Extracted data entries
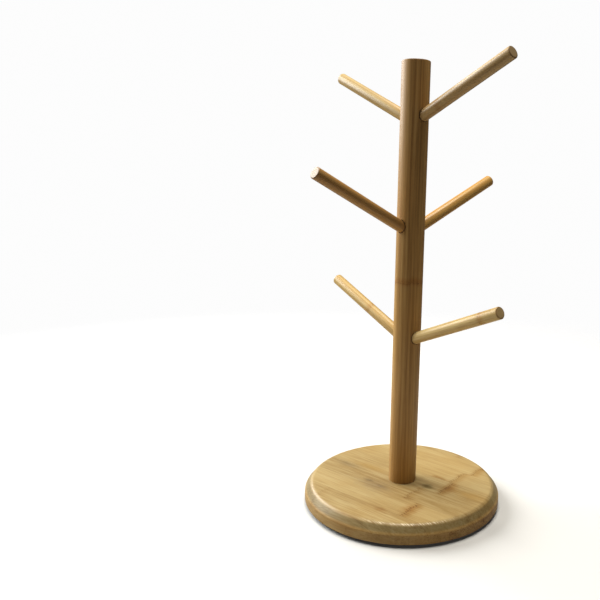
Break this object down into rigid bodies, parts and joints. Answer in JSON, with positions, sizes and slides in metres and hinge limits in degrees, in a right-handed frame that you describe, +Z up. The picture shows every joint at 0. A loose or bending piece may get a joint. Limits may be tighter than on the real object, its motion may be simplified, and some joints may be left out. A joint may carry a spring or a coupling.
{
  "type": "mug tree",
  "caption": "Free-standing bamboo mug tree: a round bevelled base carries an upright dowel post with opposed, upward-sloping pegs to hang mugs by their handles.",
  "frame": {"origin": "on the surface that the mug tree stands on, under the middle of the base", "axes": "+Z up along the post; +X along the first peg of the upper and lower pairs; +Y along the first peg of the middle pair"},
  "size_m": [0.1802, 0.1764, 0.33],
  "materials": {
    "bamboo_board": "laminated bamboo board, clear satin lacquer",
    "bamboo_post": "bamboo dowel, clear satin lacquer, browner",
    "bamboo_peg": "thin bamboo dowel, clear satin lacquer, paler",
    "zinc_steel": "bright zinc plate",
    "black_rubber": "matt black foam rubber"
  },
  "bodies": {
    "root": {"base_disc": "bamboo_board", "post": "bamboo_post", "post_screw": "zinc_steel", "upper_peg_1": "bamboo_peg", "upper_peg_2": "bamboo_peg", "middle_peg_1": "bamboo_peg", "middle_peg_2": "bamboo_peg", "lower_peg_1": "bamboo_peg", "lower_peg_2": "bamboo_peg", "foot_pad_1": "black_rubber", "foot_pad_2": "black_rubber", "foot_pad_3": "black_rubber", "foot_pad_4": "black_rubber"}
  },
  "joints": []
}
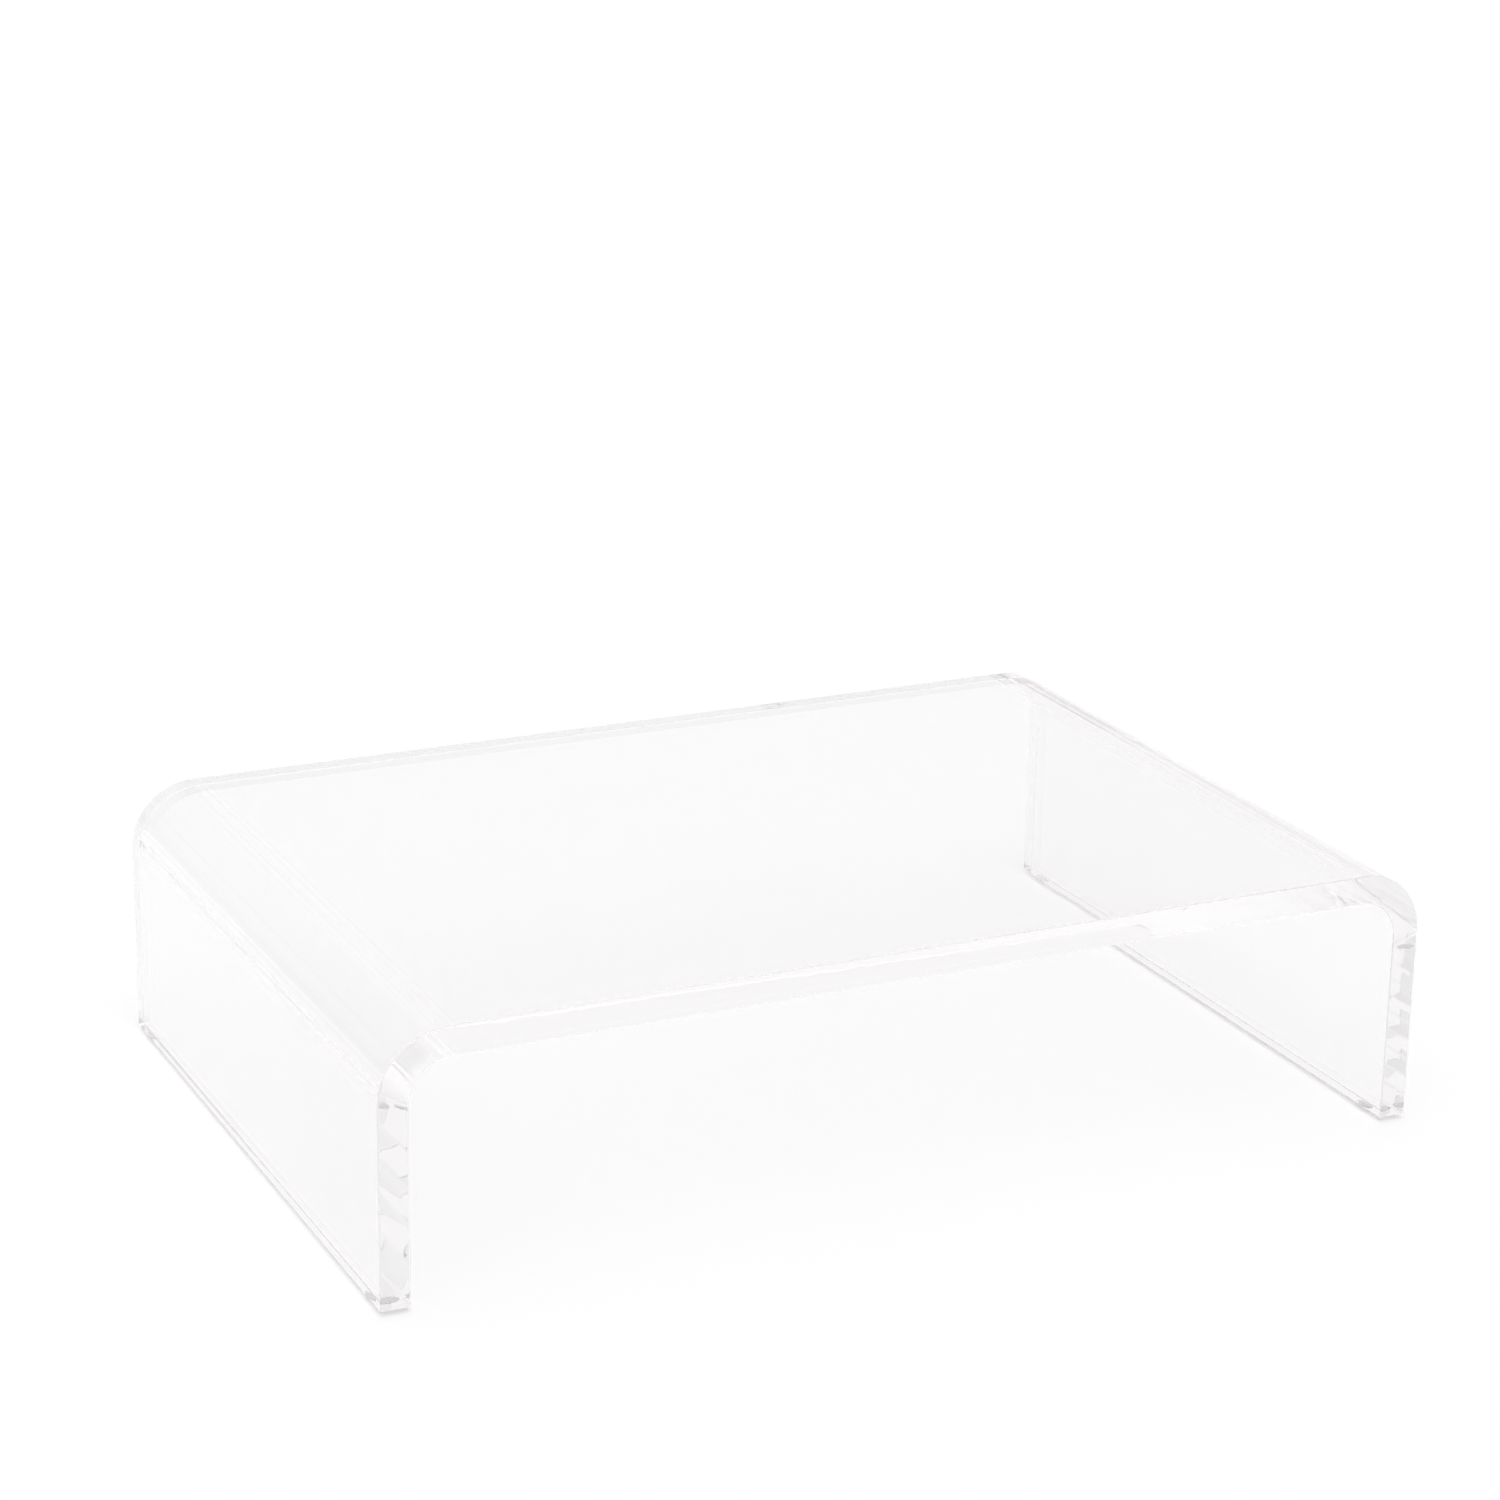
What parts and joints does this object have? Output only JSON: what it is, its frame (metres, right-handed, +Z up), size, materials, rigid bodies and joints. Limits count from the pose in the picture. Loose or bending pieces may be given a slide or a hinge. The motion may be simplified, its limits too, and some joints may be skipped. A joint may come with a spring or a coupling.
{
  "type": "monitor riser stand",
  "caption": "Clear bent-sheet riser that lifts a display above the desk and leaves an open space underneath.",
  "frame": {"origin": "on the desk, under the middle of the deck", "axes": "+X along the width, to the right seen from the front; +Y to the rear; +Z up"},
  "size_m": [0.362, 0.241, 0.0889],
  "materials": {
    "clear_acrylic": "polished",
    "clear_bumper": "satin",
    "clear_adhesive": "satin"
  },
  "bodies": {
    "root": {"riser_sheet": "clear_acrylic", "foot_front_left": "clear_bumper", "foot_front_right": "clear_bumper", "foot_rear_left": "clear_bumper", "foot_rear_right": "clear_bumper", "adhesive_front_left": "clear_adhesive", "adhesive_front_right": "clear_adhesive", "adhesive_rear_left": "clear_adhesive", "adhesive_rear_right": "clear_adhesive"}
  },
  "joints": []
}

EXERCISE REQUIREMENTS – Pull out every line containing "object".

WRITTEN ANSWER –
Break this object down into rigid bodies, parts and joints. Answer in JSON, with positions, sizes and slides in metres and hinge limits in degrees, in a right-handed frame that you describe, +Z up. The picture shows every joint at 0. A loose or bending piece may get a joint. Limits may be tighter than on the real object, its motion may be simplified, and some joints may be left out. A joint may carry a spring or a coupling.
What parts and joints does this object have? Output only JSON: what it is, its frame (metres, right-handed, +Z up), size, materials, rigid bodies and joints. Limits count from the pose in the picture. Loose or bending pieces may be given a slide or a hinge. The motion may be simplified, its limits too, and some joints may be skipped. A joint may come with a spring or a coupling.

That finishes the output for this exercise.